Exacerbation du sentiment de notre impuissance la plus grande, sous une pluie d’injonctions verticales et intempestives, auxquelles nous ne pouvons réchapper, auxquelles nous réagissons parfois, souvent de manière parfaitement prévisible.
Ce modèle rend les hommes superflus, appartenant ainsi à une humanité indistincte… On élimine l’individu au profit de l’espèce comme dirait Hannah Arendt.
Nous sommes alors en proie à une réelle solitude intellectuelle, c’est la situation du soignant réduit à une dimension de producteur, qui n’a plus la capacité de s’adresser aux autres et qui n’intéresse plus personne.
Les hommes ainsi isolés, sont sans pouvoir ; et l’isolement a un sens politique.
Mais à l’heure où la politique n’est plus que travail de spécialistes, où chacun se contente d’alimenter dans son coin cette dérision généralisée, et où, le politique se réduit à des responsabilités juridiques, nous sommes dépourvus de repères et devenons la proie à de faciles manipulations.
C’est ainsi que la direction assénant un discours et un vocabulaire de management, trouve des services qui « descendent » d’autres services, collaborant par là même au démembrement de l’hôpital.

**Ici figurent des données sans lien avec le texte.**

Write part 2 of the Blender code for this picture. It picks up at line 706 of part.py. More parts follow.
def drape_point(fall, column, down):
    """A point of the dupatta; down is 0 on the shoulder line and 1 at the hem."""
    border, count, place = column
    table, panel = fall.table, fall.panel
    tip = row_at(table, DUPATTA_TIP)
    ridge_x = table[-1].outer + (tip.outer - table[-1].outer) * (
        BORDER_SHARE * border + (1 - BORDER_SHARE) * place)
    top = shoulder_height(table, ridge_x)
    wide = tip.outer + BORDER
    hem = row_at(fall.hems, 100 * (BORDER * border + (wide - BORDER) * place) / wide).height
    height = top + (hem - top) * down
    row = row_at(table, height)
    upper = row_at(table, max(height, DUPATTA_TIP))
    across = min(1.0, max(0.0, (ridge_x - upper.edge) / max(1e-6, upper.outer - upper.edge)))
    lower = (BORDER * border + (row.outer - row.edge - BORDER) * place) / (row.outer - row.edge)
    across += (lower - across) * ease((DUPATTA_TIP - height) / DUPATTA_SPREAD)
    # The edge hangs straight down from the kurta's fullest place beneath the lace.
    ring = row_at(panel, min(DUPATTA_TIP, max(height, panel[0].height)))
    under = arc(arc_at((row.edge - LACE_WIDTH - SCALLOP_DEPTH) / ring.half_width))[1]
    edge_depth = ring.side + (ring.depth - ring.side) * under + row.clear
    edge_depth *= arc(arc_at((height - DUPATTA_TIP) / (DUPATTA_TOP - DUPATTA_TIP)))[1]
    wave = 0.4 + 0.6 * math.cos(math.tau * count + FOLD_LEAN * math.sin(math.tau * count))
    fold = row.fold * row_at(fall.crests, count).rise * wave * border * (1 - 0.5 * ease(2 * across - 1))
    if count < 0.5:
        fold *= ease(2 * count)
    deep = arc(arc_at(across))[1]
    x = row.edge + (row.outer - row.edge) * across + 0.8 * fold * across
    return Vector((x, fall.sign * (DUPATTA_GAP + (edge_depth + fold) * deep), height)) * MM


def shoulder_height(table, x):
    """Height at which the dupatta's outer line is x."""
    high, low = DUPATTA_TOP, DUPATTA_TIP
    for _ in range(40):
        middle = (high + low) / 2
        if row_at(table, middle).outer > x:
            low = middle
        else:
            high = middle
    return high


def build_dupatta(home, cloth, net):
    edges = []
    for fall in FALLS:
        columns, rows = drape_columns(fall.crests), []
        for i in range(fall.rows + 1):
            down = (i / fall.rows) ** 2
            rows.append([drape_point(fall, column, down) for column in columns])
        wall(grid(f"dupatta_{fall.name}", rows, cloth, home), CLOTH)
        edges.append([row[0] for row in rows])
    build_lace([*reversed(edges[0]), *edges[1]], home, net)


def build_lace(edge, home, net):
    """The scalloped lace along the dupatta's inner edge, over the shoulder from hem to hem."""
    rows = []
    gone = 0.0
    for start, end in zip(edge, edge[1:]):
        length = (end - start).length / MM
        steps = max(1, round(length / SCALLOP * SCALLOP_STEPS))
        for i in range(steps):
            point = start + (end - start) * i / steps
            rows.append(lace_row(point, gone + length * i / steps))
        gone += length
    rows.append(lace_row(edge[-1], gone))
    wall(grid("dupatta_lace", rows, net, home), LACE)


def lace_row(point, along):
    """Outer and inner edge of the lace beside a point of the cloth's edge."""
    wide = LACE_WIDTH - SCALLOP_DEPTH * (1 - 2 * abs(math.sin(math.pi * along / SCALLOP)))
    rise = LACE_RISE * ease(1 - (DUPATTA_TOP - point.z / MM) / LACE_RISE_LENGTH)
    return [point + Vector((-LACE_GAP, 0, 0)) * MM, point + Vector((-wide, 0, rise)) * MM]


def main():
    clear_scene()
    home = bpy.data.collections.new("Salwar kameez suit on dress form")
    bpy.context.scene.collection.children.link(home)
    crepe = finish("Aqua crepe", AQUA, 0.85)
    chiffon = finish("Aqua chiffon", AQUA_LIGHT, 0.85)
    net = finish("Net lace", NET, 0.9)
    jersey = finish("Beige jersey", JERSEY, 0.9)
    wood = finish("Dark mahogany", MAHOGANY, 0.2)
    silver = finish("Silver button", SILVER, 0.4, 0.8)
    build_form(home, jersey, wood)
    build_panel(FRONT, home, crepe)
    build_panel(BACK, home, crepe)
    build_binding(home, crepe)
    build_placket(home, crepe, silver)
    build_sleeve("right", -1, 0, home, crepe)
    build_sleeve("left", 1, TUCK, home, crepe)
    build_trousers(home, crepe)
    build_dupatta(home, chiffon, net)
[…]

Que chaque salarié doit alors proposer des idées pour améliorer son poste, chaque unité des idées pour améliorer son service ; sa méthode pour organiser sa douce agonie, en tout cas silencieuse.
Il serait donc illusoire de penser que nous résistons à un monstre diabolique, tout comme il serait illusoire d’attendre un sauveur.

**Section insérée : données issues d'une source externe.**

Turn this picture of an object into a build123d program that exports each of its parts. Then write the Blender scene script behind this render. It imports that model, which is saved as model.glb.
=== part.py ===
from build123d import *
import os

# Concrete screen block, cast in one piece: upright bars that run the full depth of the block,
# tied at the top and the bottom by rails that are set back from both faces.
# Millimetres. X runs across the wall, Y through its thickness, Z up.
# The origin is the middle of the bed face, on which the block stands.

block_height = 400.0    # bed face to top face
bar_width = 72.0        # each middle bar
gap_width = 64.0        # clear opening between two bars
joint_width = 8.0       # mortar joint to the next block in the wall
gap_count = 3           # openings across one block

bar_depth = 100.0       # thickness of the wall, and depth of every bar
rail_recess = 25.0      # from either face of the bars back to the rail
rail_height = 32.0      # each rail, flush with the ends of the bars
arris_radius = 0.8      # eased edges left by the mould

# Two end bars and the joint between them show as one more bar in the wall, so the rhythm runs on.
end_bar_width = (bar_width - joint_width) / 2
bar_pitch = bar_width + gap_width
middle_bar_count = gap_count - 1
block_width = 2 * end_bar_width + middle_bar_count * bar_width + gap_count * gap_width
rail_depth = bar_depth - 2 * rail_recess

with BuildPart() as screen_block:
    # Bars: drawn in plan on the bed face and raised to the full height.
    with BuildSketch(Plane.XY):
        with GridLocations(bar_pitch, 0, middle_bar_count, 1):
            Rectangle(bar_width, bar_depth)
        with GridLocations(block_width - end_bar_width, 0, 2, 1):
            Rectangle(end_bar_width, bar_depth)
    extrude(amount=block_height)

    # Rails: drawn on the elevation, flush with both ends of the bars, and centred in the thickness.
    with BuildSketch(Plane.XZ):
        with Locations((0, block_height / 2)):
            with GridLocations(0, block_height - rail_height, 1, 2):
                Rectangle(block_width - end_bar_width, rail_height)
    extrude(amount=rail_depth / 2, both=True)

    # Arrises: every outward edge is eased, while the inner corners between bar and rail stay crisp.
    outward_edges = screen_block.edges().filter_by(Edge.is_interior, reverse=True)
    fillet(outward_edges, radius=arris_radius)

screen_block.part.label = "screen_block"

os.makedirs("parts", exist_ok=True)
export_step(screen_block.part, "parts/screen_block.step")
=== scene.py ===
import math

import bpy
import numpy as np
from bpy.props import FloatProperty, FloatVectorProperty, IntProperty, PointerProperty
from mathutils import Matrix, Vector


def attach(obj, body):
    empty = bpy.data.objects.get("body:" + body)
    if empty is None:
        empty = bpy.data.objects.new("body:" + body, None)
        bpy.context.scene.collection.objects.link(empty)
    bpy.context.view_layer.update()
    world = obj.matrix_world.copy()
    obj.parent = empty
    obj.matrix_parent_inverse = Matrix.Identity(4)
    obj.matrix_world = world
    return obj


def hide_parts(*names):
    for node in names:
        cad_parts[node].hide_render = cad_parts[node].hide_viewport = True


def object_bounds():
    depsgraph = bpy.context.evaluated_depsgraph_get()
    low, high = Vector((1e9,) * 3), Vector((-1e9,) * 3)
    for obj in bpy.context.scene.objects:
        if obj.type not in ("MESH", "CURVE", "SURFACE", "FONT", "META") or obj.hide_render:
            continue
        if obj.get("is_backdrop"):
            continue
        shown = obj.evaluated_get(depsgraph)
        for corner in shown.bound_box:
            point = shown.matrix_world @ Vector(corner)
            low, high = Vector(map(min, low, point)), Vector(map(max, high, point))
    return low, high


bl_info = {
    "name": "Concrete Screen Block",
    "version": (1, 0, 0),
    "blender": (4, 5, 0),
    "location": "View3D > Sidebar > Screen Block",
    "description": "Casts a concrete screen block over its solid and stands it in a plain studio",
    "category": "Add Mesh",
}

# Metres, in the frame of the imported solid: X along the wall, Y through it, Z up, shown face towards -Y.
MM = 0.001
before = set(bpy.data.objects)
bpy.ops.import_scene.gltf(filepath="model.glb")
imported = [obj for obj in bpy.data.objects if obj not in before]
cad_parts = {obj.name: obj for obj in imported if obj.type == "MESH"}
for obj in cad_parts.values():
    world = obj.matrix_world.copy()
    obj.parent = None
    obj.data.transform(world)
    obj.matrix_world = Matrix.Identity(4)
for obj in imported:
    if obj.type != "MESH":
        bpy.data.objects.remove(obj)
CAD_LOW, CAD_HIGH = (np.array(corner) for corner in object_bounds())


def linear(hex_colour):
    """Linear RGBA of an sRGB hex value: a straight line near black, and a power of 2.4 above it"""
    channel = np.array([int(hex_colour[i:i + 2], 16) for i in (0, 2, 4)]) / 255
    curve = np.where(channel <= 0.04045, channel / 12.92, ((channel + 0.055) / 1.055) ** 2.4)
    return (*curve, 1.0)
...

Mais ne nous laissons pas envahir par une espèce de culpabilité collective et confuse, ne croyons pas que si tout le monde ou presque est coupable, personne ne l’est, car si chaque individu, chaque soignant est aussi le produit de son temps, il n’en reste pas moins que nous devons assumer nos actes, car nous en sommes responsables.
Or c’est dans les failles de ce système institutionnel, que nous rencontrons de lumineuses leçon d’éthique qui ne seraient pas apparues dans tout autre contexte, ainsi nous formulons l’hypothèse que tout n’était pas sympathique avant et que tout n’est pas abominable aujourd’hui.

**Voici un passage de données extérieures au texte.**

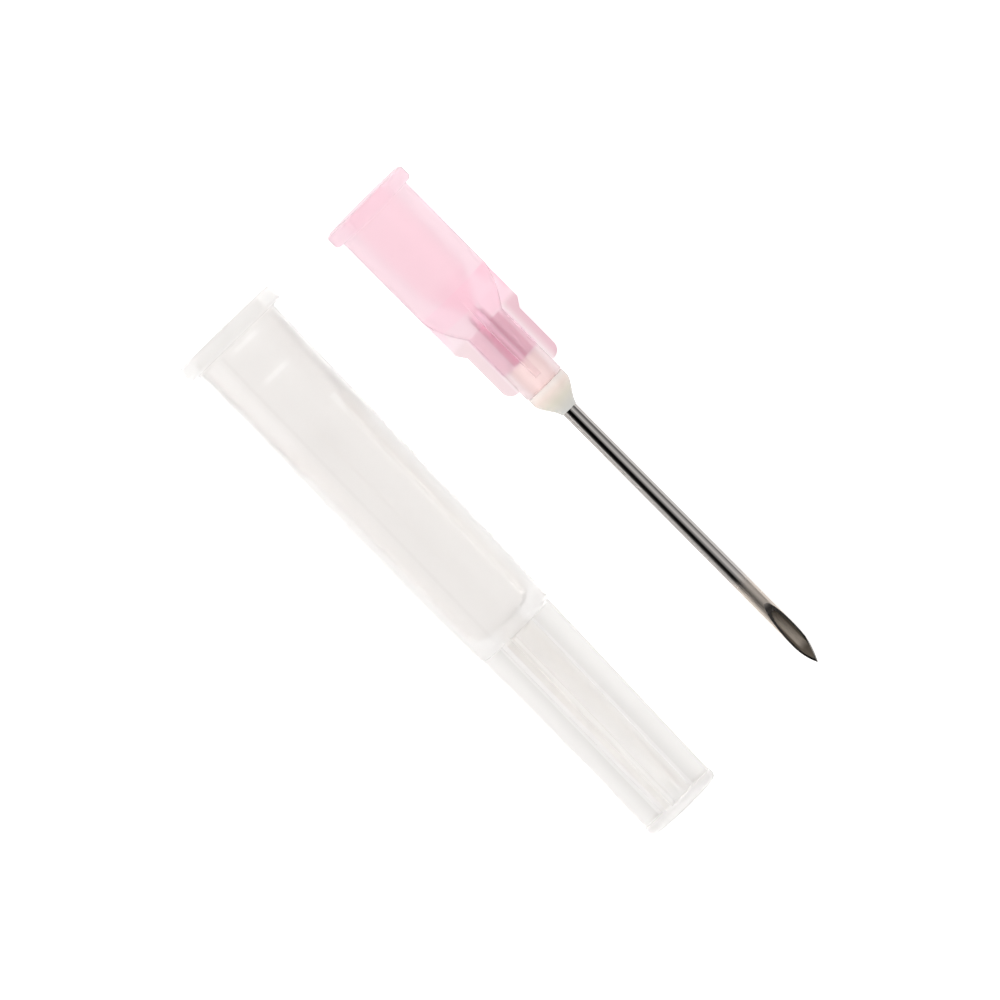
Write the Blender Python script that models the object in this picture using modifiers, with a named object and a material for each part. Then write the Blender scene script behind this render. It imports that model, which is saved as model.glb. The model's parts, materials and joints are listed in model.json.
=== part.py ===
"""Hypodermic needle lying beside the protective sheath that was pulled off it.

Four pieces: a moulded hub with a tapered socket for a syringe, a steel cannula ground to a
three-facet point, the adhesive that holds the two together, and the moulded sheath.
Each piece is modelled upright, with its own axis on +Z and its open end at Z = 0. An empty
then lays it down along +X. Units are metres, +Z is up and the set rests on Z = 0.
"""

import math

import bmesh
import bpy
from mathutils import Euler, Matrix, Vector

MM = 0.001

# Cannula
CANNULA_DIAMETER = 1.27 * MM
CANNULA_BORE = 0.94 * MM
CANNULA_REACH = 29.2 * MM  # from the hub's nose to the point
BEVEL_ANGLE = math.radians(11.3)  # first grind, from the axis
BEVEL_OVERSHOOT = 0.3 * MM  # the side grinds take this much off the first grind's own tip
LANCET_ANGLE = math.radians(20.0)  # the two side grinds, from the axis
LANCET_TURN = math.radians(40.0)  # and how far round they are turned, each way
BEVEL_ROLL = math.radians(-12.0)  # how far the point is turned in the hub

# Hub, from its open end to its nose
SOCKET_MOUTH = 4.3 * MM  # diameter of the conical socket at its open end
SOCKET_TAPER = 0.06  # loss of diameter for each unit of depth
SOCKET_WALL = 1.1 * MM
SOCKET_CHAMFER = 0.2 * MM
SOCKET_DEPTH = 8.6 * MM
SOCKET_FLOOR = 1.0 * MM  # from the bottom of the socket to the outer shoulder
SHOULDER_LENGTH = 3.3 * MM
SHOULDER_BULGE = 0.22 * MM  # how far its middle stands outside a straight cone
FUNNEL_LENGTH = 2.6 * MM
STOP_THICKNESS = 0.4 * MM  # the lip that the cannula's rear end meets
LUG_SPAN = 7.7 * MM
FLANGE_FLATS = 6.6 * MM
FLANGE_THICKNESS = 1.2 * MM
FLANGE_ROUND = 0.3 * MM
FIN_THICKNESS = 0.5 * MM
REAR_FIN_LENGTH = 3.45 * MM
FIN_RECESS = 0.05 * MM  # the rear fins stand this far inside the socket's outer wall
FIN_STEP_LENGTH = 0.75 * MM
FRONT_FIN_HEIGHT = 0.96 * MM
FRONT_FIN_LENGTH = 4.45 * MM
FRONT_FIN_ROUND = 0.85 * MM
NOSE_LENGTH = 0.9 * MM
NOSE_ROUND = 0.15 * MM
CORE_WALL = 0.5 * MM
HUB_ROLL = math.radians(-3.0)

# Adhesive
GLUE_WIDTH = 0.6 * MM  # between the cannula and the wall of the well
WELL_DEPTH = 2.55 * MM
BEAD_LENGTH = 2.6 * MM
BEAD_SHOULDER = 0.7 * MM
BEAD_LIP = 0.06 * MM  # thickness of the bead's thin front edge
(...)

Nous vous invitons donc, à « un renversement de l’ordre du silence ».
Et puis, il est bon de se rappeler, comme le disait Hannah Arendt, que « Tant que nous souffrons, dans les conditions du désert, nous sommes encore humains, encore intact. »
Alors,
Comment se mobiliser pour résister à cette machine infernale ?
Qu’en est-il de notre socle commun, de nos valeurs éthiques et politiques ?
Qu’en est-il de la valeur humaine de la folie ?
« Où commence et où finit la clinique ? »
L’ Association Culturelle du Personnel de St Alban.